24 Apr 2023 ADRIANA FERNANDES MURILO RODRIGUES ALVES
“Falava-se muito de caixa-preta do BNDES, mas ela não existia. A maior caixa-preta do Orçamento é o gasto tributário. Falava-se em orçamento secreto. Esse é o mais secreto de todos”
“Estamos pagando R$ 700 bilhões de juros porque estamos abrindo mão de R$ 600 bilhões”
Na entrevista, realizada no escritório do Ministério da Fazenda em São Paulo, o ministro Fernando Haddad falou sobre o mal-estar no mercado com a entrega do texto final ao Congresso sem a responsabilização do presidente, caso não cumpra as metas. Ele diz que o PT – mesmo com críticas à nova regra – vai votar a favor do texto após o comando de Lula. “Ali, todo mundo é adulto”. A seguir, os principais trechos da entrevista:
Como o sr. responde à crítica de que a versão do arcabouço enviada ao Congresso perdeu força?
Nós passamos do tempo de criminalizar uma regra fiscal. Não tem precedente em outros países. O enforcement (a ideia de fazer cumprir) que precisa é aquele que estamos propondo na regra: ir limitando a capacidade do Estado se os resultados não forem correspondendo às expectativas estabelecidas pelo próprio governo. Funciona muito parecido com o que é o BC, que é a autoridade monetária.
O sr. fala do cumprimento das metas de inflação?
Não se criminaliza o presidente do BC porque ele não cumpriu a meta de inflação. De certa maneira, passa a ver o problema de uma forma mais moderna, que é reconhecer que não existem duas políticas econômicas. Eu creio que as atas do Copom têm deixado claro que a Fazenda está perseguindo a meta de equilibrar as contas de uma maneira nova.
Que maneira é essa?
A novidade dessa gestão é que o equilíbrio das contas vem com o fim das regalias a quem não precisa, e não com o corte de saúde, educação, salário mínimo – como vem acontecendo de sete anos para cá.
O sr. está falando de medidas para aumentar a arrecadação…

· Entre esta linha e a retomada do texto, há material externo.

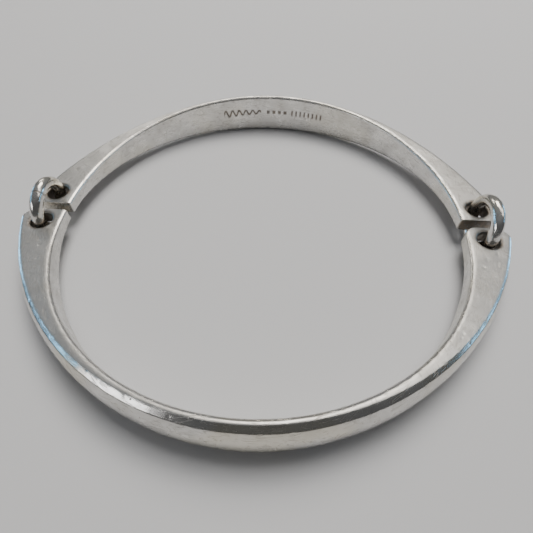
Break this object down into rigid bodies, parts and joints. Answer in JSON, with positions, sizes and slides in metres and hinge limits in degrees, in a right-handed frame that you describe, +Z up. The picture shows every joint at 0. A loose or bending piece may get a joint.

No sentido de recompor a base. Eu insisto que é uma recomposição da base fiscal. Não estamos levando em conta receitas extraordinárias. Agora, vamos rever um quarto dos R$ 600 bilhões de renúncia fiscal.
E por que o sr. acredita que agora será diferente?
Pretendo que isso esteja escancarado aos olhos de todo mundo. Estamos dialogando com a AGU (Advocacia Geral da União), que temos de explicitar os benefícios fiscais CNPJ por CNPJ. A Receita nunca fez isso por alegar questões jurídicas.
Nós queremos enfrentar. Os liberais brasileiros deveriam ser os primeiros a defender a transparência. Estamos pagando R$ 700 bilhões de juros porque estamos abrindo mão de R$ 600 bilhões. Vamos supor que o legítimo desses R$ 600 bilhões – Santas Casas, entidades beneficentes, Prouni (programa de financiamento estudantil) – isso tudo chega a quanto? A R$ 200 bilhões, R$ 300 bilhões. Ainda é o dobro do que nós precisamos para fechar as contas.
O sr. acredita que o site com os nomes do CNPJ pode ajudar nessa revisão?
Eu acredito. Se a gente explicitar qual é o gasto tributário e para o que ele está sendo feito, qual é a justificativa, eu creio que muitas dessas coisas saem. Falava-se muito de caixa-preta do BNDES, mas ela não existia. A maior caixa-preta do Orçamento é o gasto tributário. Falava-se em orçamento secreto. Esse orçamento é o mais secreto de todos.
Boa parte desses gastos tributários foi criado no governo do PT. Como o sr. responde?
Não estou mexendo com os que foram criados pelo PT. Não estou mexendo com o Simples (sistema tributário simplificado para empresas de pequeno porte) e não estou mexendo com desoneração da folha (redução dos encargos cobrados sobre os salários dos funcionários). Nós não vamos reonerar a folha.
O sr. depende do Congresso, que não é “amigo” dessa pauta.
Tenho me surpreendido positivamente com o Congresso. Eles estão muito sensíveis. O estrago foi muito grande. Por incrível que parece, o teto de gastos (regra que atrela desde 2017 o crescimento das despesas à inflação) aumentou o gasto tributário.
Há uma ação ideológica do PT contra o arcabouço?
Claro que tem. O Lula teve de inventar prévias dentro do PT, entendeu? Não vai ter unanimidade no PT, o que quer que seja.
Mas o PT vai votar a favor?
Ah, vai. Não existe isso. O governo é governo. Tem sua base e vai dar o comando para a base. Ali, todo mundo é adulto.
Mas o partido pode mudar o projeto?
Não tem clima para mudar. Foram negociados esses parâmetros, foi muito conversado. Eu ouvi muita gente.